[Object data in JSON]
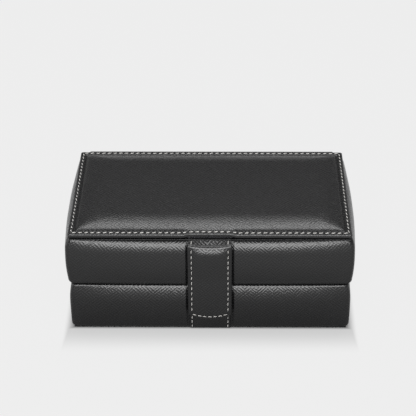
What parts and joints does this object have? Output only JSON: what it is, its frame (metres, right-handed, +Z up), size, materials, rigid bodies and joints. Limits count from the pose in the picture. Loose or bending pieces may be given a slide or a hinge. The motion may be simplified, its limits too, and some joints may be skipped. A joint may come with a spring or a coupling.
{
  "type": "watch box with drawer",
  "caption": "Padded black leather watch box with a hinged lid, a closing strap over the front, pillowed watch slots in the upper tier and a jewellery drawer below.",
  "frame": {"origin": "centre of the carcass footprint on the underside of the base sheet", "axes": "+X to the right as seen from the front, +Y from the front to the back, +Z up"},
  "size_m": [0.2664, 0.1609, 0.1068],
  "materials": {
    "black_leather": "black leather embossed with a fine cross-hatch grain, semi-gloss",
    "suede_lining": "charcoal suede cloth",
    "velvet_pillow": "grey velvet",
    "case_board": "fibreboard",
    "base_felt": "black felt sheet",
    "foam": "soft foam",
    "stiffener_card": "pressed card",
    "nylon_glide": "nylon tape",
    "steel": "plated steel"
  },
  "bodies": {
    "case": {"base_sheet": "base_felt", "base_board": "case_board", "side_wall_left": "case_board", "side_wall_right": "case_board", "back_wall": "case_board", "shelf": "case_board", "upper_front_board": "case_board", "upper_front_pad": "black_leather", "upper_back_pad": "black_leather", "lower_back_pad": "black_leather", "upper_left_pad": "black_leather", "upper_right_pad": "black_leather", "lower_left_pad": "black_leather", "lower_right_pad": "black_leather", "rim_trim": "black_leather", "front_rim_trim": "black_leather", "well_lining": "suede_lining", "well_floor": "suede_lining", "long_divider": "suede_lining", "slot_divider_1": "suede_lining", "slot_divider_2": "suede_lining", "slot_divider_3": "suede_lining", "front_divider_1": "suede_lining", "front_divider_2": "suede_lining", "front_divider_3": "suede_lining", "watch_pillow_1": "velvet_pillow", "watch_pillow_2": "velvet_pillow", "watch_pillow_3": "velvet_pillow", "watch_pillow_4": "velvet_pillow", "drawer_glide_left": "nylon_glide", "drawer_glide_right": "nylon_glide", "hinge_leaf_case": "black_leather"},
    "lid": {"lid_cover": "black_leather", "lid_foam": "foam", "lid_board": "case_board", "lid_lining": "suede_lining", "lid_inner_pad": "suede_lining", "strap_anchor": "black_leather", "hinge_leaf_lid": "black_leather"},
    "strap_flap": {"flap_leather": "black_leather", "flap_lining": "black_leather", "flap_stiffener": "stiffener_card", "flap_magnet": "steel"},
    "drawer": {"drawer_side_left": "case_board", "drawer_side_right": "case_board", "drawer_back": "case_board", "drawer_bottom": "case_board", "drawer_lining": "suede_lining", "drawer_long_divider": "suede_lining", "drawer_divider_1": "suede_lining", "drawer_divider_2": "suede_lining", "drawer_front_board": "case_board", "drawer_front_pad": "black_leather", "catch_tab": "black_leather", "catch_plate": "steel"}
  },
  "joints": [
    {"name": "lid_hinge", "type": "hinge", "parent": "case", "child": "lid", "pos_m": [0, 0.0746, 0.0992], "axis": [-1, 0, 0], "range_deg": [0, 105]},
    {"name": "flap_fold", "type": "hinge", "parent": "lid", "child": "strap_flap", "pos_m": [0, -0.0816, 0.095], "axis": [-1, 0, 0], "range_deg": [0, 103.2]},
    {"name": "drawer_slide", "type": "slide", "parent": "case", "child": "drawer", "axis": [0, -1, 0], "range_m": [0, 0.09]}
  ],
  "couplings": [
    {"joint": "flap_fold", "follows": "drawer_slide", "rad_per_m": 20}
  ]
}
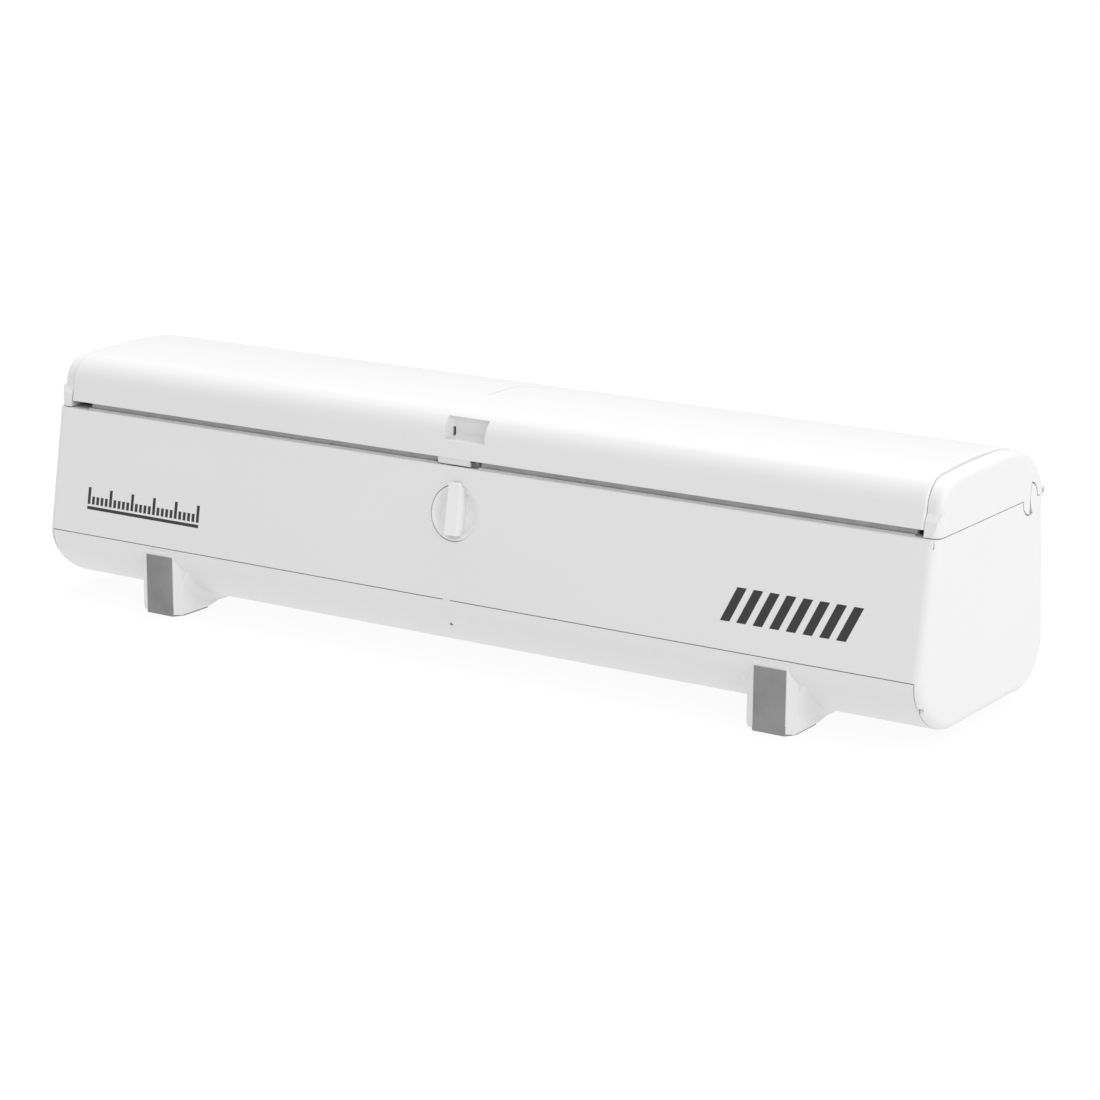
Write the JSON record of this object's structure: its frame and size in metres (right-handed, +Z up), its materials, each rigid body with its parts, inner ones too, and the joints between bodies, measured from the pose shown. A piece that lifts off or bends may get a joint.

Exercise objective.
Every record above must be duplicated exactly.

Finished exercise.
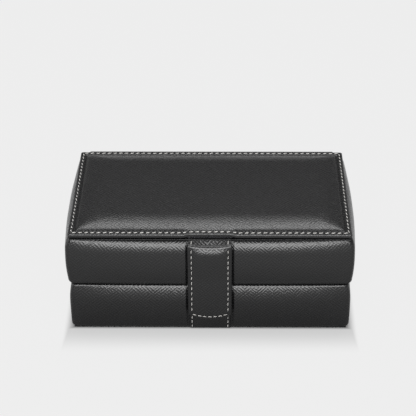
What parts and joints does this object have? Output only JSON: what it is, its frame (metres, right-handed, +Z up), size, materials, rigid bodies and joints. Limits count from the pose in the picture. Loose or bending pieces may be given a slide or a hinge. The motion may be simplified, its limits too, and some joints may be skipped. A joint may come with a spring or a coupling.
{
  "type": "watch box with drawer",
  "caption": "Padded black leather watch box with a hinged lid, a closing strap over the front, pillowed watch slots in the upper tier and a jewellery drawer below.",
  "frame": {"origin": "centre of the carcass footprint on the underside of the base sheet", "axes": "+X to the right as seen from the front, +Y from the front to the back, +Z up"},
  "size_m": [0.2664, 0.1609, 0.1068],
  "materials": {
    "black_leather": "black leather embossed with a fine cross-hatch grain, semi-gloss",
    "suede_lining": "charcoal suede cloth",
    "velvet_pillow": "grey velvet",
    "case_board": "fibreboard",
    "base_felt": "black felt sheet",
    "foam": "soft foam",
    "stiffener_card": "pressed card",
    "nylon_glide": "nylon tape",
    "steel": "plated steel"
  },
  "bodies": {
    "case": {"base_sheet": "base_felt", "base_board": "case_board", "side_wall_left": "case_board", "side_wall_right": "case_board", "back_wall": "case_board", "shelf": "case_board", "upper_front_board": "case_board", "upper_front_pad": "black_leather", "upper_back_pad": "black_leather", "lower_back_pad": "black_leather", "upper_left_pad": "black_leather", "upper_right_pad": "black_leather", "lower_left_pad": "black_leather", "lower_right_pad": "black_leather", "rim_trim": "black_leather", "front_rim_trim": "black_leather", "well_lining": "suede_lining", "well_floor": "suede_lining", "long_divider": "suede_lining", "slot_divider_1": "suede_lining", "slot_divider_2": "suede_lining", "slot_divider_3": "suede_lining", "front_divider_1": "suede_lining", "front_divider_2": "suede_lining", "front_divider_3": "suede_lining", "watch_pillow_1": "velvet_pillow", "watch_pillow_2": "velvet_pillow", "watch_pillow_3": "velvet_pillow", "watch_pillow_4": "velvet_pillow", "drawer_glide_left": "nylon_glide", "drawer_glide_right": "nylon_glide", "hinge_leaf_case": "black_leather"},
    "lid": {"lid_cover": "black_leather", "lid_foam": "foam", "lid_board": "case_board", "lid_lining": "suede_lining", "lid_inner_pad": "suede_lining", "strap_anchor": "black_leather", "hinge_leaf_lid": "black_leather"},
    "strap_flap": {"flap_leather": "black_leather", "flap_lining": "black_leather", "flap_stiffener": "stiffener_card", "flap_magnet": "steel"},
    "drawer": {"drawer_side_left": "case_board", "drawer_side_right": "case_board", "drawer_back": "case_board", "drawer_bottom": "case_board", "drawer_lining": "suede_lining", "drawer_long_divider": "suede_lining", "drawer_divider_1": "suede_lining", "drawer_divider_2": "suede_lining", "drawer_front_board": "case_board", "drawer_front_pad": "black_leather", "catch_tab": "black_leather", "catch_plate": "steel"}
  },
  "joints": [
    {"name": "lid_hinge", "type": "hinge", "parent": "case", "child": "lid", "pos_m": [0, 0.0746, 0.0992], "axis": [-1, 0, 0], "range_deg": [0, 105]},
    {"name": "flap_fold", "type": "hinge", "parent": "lid", "child": "strap_flap", "pos_m": [0, -0.0816, 0.095], "axis": [-1, 0, 0], "range_deg": [0, 103.2]},
    {"name": "drawer_slide", "type": "slide", "parent": "case", "child": "drawer", "axis": [0, -1, 0], "range_m": [0, 0.09]}
  ],
  "couplings": [
    {"joint": "flap_fold", "follows": "drawer_slide", "rad_per_m": 20}
  ]
}
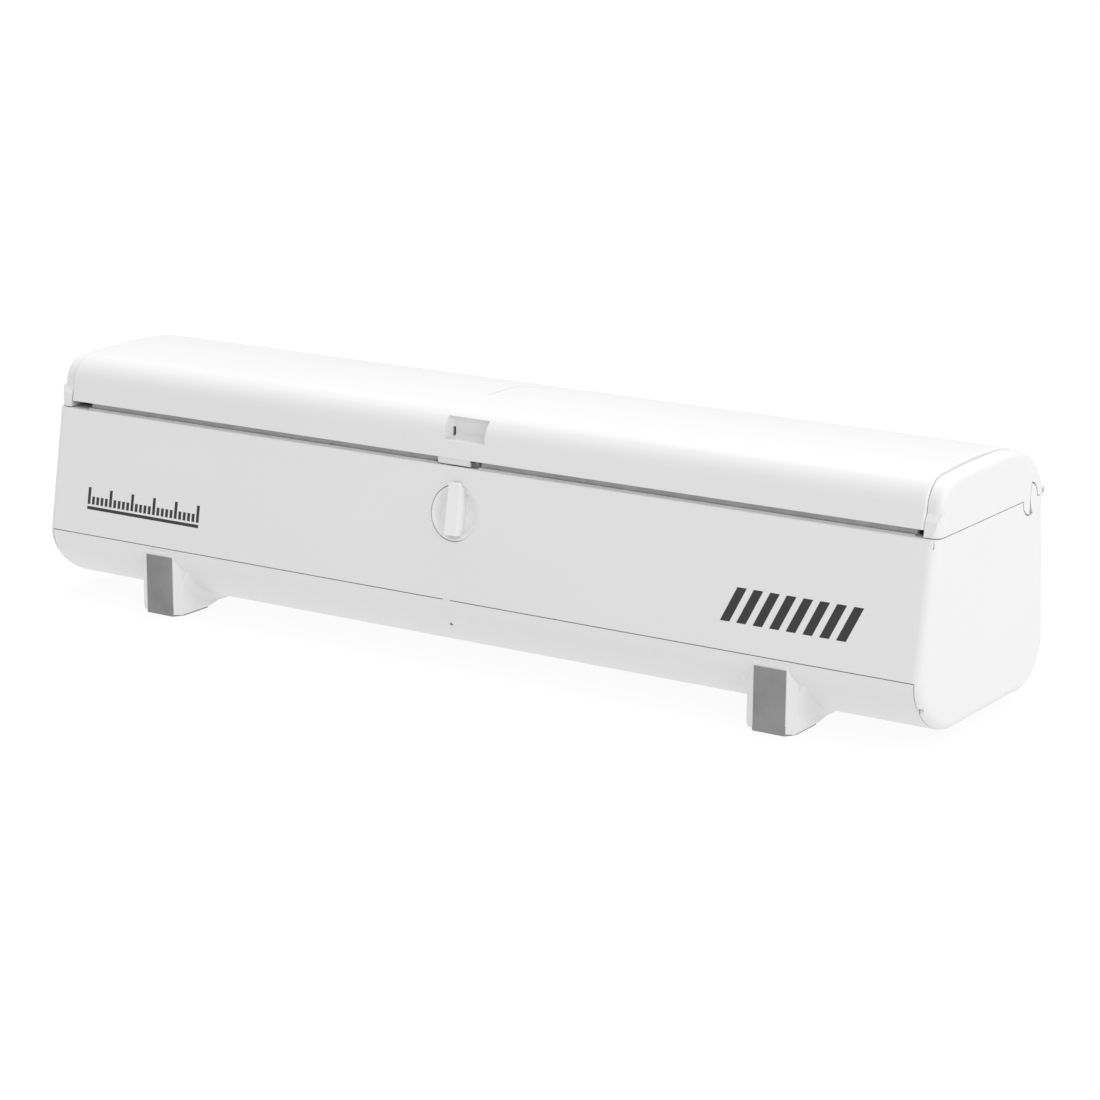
Write the JSON record of this object's structure: its frame and size in metres (right-handed, +Z up), its materials, each rigid body with its parts, inner ones too, and the joints between bodies, measured from the pose shown. A piece that lifts off or bends may get a joint.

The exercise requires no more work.